▶ **TASK DIRECTIONS**
Return only the stretch of the material below that begins with the line containing "BOX_X = (-258.0, 40.0)" and ends with the line containing "record = json.load(file)", exactly; both of those lines belong to it.

[START OF MATERIAL]

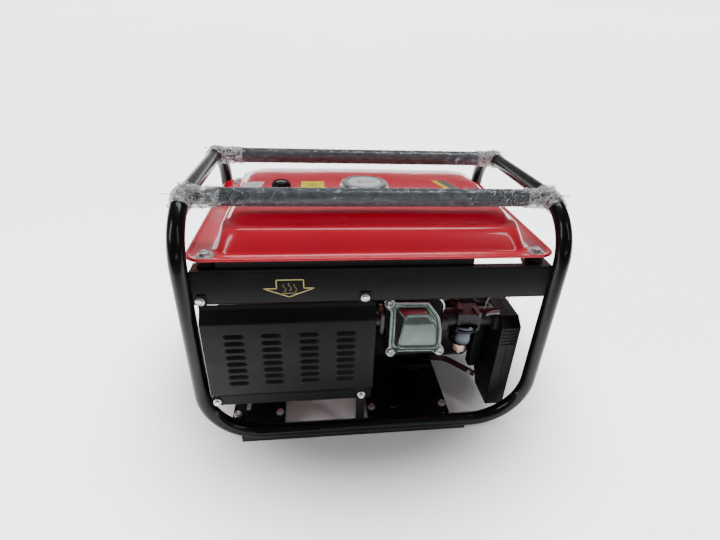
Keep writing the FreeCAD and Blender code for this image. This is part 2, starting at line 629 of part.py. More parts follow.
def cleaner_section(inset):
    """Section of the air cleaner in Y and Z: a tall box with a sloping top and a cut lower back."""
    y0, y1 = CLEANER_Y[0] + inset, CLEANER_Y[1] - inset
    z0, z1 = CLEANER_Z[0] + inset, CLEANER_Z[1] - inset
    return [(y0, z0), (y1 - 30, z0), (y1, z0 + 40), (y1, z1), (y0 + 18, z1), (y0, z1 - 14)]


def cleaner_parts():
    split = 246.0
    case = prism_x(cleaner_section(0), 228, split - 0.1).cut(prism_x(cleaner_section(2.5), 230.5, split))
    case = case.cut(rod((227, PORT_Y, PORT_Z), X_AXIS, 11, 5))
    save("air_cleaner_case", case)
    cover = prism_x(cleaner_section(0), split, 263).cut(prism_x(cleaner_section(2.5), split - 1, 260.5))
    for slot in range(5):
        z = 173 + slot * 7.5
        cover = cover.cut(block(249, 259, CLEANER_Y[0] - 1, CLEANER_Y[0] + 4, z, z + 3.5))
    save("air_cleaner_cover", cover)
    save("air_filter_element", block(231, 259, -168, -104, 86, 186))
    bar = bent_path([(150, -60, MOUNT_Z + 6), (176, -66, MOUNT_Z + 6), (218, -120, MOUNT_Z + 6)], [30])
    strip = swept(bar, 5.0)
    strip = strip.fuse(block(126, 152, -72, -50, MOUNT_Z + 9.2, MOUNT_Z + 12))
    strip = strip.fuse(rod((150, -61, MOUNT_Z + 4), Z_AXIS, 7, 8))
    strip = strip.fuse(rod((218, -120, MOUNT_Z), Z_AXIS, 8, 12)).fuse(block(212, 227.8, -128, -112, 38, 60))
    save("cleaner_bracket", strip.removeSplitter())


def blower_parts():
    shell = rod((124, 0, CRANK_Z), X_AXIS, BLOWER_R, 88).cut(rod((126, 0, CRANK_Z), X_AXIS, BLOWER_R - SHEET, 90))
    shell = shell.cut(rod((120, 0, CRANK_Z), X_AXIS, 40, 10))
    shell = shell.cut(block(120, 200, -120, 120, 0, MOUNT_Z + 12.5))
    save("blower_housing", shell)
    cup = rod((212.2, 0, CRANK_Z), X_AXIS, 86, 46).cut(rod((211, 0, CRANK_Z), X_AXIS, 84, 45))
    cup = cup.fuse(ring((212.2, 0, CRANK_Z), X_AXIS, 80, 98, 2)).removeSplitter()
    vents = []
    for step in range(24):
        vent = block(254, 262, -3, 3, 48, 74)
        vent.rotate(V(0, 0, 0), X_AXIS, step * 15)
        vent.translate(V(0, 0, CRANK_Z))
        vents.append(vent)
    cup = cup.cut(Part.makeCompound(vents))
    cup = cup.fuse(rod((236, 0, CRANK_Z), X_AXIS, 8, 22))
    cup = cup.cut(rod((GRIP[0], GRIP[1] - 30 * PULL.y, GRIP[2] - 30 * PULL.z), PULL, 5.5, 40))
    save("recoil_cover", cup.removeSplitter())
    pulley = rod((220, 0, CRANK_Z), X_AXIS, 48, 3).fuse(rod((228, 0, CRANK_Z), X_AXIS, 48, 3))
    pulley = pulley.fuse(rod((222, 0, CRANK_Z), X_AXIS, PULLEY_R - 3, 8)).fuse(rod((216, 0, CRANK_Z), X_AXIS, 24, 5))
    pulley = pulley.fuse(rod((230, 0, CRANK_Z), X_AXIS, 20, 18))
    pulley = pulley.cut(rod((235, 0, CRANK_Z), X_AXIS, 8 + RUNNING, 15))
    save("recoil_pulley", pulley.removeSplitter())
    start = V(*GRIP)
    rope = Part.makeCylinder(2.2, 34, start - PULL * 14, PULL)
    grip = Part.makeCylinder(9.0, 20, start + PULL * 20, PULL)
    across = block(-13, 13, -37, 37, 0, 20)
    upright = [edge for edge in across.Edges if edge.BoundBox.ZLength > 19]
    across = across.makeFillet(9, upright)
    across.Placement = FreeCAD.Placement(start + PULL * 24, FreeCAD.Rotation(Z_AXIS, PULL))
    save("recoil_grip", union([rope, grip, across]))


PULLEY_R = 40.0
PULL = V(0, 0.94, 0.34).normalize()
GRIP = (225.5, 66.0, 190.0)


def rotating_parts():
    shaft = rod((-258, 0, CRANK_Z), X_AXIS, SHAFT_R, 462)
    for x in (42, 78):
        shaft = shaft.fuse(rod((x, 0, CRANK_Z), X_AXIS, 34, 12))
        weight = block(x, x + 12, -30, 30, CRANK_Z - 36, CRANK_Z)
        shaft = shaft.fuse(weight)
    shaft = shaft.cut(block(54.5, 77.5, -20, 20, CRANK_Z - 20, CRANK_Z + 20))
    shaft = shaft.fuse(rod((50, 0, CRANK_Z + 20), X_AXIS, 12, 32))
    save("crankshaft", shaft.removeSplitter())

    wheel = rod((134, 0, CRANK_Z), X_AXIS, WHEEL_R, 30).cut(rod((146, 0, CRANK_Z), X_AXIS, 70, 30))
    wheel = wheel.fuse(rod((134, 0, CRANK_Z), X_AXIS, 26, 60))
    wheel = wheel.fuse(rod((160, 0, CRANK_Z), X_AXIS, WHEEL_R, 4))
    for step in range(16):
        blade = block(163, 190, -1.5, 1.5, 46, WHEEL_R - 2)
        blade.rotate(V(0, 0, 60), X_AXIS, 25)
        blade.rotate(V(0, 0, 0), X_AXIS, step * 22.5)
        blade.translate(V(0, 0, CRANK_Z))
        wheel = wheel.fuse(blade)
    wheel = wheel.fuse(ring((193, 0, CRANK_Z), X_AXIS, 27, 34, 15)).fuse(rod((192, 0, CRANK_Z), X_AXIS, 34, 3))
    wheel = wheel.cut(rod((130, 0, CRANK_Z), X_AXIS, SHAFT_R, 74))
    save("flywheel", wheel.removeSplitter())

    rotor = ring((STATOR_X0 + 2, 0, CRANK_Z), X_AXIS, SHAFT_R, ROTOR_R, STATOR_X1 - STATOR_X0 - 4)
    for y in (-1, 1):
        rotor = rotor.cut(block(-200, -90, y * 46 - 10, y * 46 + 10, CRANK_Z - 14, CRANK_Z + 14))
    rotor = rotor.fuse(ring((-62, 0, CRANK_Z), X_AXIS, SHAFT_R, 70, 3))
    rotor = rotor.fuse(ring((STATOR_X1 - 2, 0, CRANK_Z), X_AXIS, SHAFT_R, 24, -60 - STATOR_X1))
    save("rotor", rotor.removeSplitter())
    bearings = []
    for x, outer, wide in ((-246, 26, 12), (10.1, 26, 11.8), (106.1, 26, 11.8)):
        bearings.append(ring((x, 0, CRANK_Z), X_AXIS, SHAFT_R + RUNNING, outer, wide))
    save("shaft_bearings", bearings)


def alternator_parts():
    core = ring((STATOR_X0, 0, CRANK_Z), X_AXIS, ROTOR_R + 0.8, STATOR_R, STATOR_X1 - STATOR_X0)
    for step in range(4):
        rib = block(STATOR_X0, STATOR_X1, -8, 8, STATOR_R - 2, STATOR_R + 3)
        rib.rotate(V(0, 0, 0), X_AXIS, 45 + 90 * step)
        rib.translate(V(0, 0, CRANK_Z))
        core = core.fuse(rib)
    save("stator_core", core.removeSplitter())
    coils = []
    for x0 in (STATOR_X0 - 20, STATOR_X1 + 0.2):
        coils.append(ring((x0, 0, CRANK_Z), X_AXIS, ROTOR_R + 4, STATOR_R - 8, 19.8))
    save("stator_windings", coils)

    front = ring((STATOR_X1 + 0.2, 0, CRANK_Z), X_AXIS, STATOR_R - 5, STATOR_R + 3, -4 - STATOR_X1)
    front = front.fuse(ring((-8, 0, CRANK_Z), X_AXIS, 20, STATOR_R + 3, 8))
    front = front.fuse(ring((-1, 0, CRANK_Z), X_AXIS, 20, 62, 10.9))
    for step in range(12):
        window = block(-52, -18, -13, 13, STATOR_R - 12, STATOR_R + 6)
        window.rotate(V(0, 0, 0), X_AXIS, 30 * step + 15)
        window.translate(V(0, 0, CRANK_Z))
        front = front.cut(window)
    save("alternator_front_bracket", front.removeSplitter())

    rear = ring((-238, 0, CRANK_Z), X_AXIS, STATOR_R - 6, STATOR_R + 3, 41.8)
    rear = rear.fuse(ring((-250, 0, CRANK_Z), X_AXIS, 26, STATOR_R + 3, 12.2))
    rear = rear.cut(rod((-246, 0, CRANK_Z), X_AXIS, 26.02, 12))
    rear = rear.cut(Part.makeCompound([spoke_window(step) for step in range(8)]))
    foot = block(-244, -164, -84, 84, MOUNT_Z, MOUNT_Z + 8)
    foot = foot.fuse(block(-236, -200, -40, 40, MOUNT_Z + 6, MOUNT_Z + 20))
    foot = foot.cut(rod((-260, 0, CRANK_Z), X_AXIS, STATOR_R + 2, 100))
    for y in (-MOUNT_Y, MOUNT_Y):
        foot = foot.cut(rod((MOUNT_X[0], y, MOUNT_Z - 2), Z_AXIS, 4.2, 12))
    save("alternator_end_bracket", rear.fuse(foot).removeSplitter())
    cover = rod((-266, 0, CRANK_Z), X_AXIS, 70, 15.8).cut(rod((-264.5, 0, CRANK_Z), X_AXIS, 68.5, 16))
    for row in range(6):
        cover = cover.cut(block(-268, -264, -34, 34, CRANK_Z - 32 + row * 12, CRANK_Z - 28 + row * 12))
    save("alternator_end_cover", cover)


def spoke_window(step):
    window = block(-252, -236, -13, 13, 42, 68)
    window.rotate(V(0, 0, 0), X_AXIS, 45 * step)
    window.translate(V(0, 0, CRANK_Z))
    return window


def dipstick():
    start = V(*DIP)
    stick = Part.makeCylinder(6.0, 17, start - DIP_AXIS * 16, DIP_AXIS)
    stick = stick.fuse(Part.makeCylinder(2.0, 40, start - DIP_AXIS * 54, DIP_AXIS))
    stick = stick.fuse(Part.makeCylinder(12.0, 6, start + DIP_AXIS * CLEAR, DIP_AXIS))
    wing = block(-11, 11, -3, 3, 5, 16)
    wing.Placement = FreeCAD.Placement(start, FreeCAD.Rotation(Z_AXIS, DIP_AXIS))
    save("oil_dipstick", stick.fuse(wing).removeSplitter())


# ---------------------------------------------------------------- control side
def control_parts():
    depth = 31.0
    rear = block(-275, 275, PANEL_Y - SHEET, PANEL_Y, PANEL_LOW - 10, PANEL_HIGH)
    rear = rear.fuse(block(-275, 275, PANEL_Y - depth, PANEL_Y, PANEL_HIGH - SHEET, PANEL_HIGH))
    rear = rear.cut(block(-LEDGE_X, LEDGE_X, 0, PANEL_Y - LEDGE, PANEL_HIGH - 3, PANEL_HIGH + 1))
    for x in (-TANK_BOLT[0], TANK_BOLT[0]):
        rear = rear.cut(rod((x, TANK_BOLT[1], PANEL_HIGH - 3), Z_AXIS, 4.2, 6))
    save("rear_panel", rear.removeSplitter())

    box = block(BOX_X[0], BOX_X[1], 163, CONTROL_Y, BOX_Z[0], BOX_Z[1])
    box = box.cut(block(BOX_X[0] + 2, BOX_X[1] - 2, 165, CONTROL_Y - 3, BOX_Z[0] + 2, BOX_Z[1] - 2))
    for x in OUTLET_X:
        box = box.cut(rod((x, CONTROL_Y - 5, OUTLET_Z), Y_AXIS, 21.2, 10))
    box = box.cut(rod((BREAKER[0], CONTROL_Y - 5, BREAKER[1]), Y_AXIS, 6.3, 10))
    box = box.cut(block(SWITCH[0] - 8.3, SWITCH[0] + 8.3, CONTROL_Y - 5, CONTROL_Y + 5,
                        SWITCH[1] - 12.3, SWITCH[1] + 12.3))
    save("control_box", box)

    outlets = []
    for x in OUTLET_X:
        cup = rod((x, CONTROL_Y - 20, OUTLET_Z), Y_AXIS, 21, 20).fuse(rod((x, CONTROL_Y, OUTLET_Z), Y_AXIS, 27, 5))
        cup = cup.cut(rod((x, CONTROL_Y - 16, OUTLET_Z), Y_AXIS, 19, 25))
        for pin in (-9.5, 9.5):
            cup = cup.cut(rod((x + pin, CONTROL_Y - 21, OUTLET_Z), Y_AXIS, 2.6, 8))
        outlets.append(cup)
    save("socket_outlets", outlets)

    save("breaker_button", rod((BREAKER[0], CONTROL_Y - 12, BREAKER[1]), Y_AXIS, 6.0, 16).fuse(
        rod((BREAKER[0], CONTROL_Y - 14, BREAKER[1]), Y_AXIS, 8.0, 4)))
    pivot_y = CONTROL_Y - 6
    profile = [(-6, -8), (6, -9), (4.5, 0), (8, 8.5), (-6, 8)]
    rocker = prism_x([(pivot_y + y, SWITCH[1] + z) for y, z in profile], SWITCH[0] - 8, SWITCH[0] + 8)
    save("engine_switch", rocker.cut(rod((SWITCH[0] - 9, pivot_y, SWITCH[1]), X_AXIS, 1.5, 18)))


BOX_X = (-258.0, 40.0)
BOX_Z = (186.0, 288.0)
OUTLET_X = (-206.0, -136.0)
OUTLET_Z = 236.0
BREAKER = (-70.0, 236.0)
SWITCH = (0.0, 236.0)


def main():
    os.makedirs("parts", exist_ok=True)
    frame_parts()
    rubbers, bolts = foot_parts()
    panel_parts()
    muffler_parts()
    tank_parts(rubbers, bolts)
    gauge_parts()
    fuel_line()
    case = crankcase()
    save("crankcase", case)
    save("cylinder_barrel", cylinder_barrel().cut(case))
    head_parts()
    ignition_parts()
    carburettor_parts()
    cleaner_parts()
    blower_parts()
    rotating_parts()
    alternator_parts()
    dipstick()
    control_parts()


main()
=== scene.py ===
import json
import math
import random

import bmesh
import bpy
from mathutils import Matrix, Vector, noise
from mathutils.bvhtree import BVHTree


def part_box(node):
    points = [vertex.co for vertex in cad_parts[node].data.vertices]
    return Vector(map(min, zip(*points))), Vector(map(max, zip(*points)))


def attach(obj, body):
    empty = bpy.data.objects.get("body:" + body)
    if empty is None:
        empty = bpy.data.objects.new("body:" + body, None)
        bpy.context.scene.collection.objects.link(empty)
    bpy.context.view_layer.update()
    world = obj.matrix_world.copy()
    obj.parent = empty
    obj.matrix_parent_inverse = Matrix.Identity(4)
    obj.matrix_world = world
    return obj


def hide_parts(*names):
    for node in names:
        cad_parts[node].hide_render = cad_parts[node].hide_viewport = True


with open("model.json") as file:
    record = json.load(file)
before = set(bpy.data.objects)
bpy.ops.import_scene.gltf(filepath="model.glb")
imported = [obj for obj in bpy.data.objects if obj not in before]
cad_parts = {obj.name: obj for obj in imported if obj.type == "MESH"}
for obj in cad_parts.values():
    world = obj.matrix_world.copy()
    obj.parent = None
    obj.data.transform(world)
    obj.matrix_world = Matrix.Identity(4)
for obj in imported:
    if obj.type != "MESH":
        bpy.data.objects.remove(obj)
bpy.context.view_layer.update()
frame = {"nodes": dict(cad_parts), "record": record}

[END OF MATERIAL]

▶ **TASK SOLUTION**
BOX_X = (-258.0, 40.0)
BOX_Z = (186.0, 288.0)
OUTLET_X = (-206.0, -136.0)
OUTLET_Z = 236.0
BREAKER = (-70.0, 236.0)
SWITCH = (0.0, 236.0)


def main():
    os.makedirs("parts", exist_ok=True)
    frame_parts()
    rubbers, bolts = foot_parts()
    panel_parts()
    muffler_parts()
    tank_parts(rubbers, bolts)
    gauge_parts()
    fuel_line()
    case = crankcase()
    save("crankcase", case)
    save("cylinder_barrel", cylinder_barrel().cut(case))
    head_parts()
    ignition_parts()
    carburettor_parts()
    cleaner_parts()
    blower_parts()
    rotating_parts()
    alternator_parts()
    dipstick()
    control_parts()


main()
=== scene.py ===
import json
import math
import random

import bmesh
import bpy
from mathutils import Matrix, Vector, noise
from mathutils.bvhtree import BVHTree


def part_box(node):
    points = [vertex.co for vertex in cad_parts[node].data.vertices]
    return Vector(map(min, zip(*points))), Vector(map(max, zip(*points)))


def attach(obj, body):
    empty = bpy.data.objects.get("body:" + body)
    if empty is None:
        empty = bpy.data.objects.new("body:" + body, None)
        bpy.context.scene.collection.objects.link(empty)
    bpy.context.view_layer.update()
    world = obj.matrix_world.copy()
    obj.parent = empty
    obj.matrix_parent_inverse = Matrix.Identity(4)
    obj.matrix_world = world
    return obj


def hide_parts(*names):
    for node in names:
        cad_parts[node].hide_render = cad_parts[node].hide_viewport = True


with open("model.json") as file:
    record = json.load(file)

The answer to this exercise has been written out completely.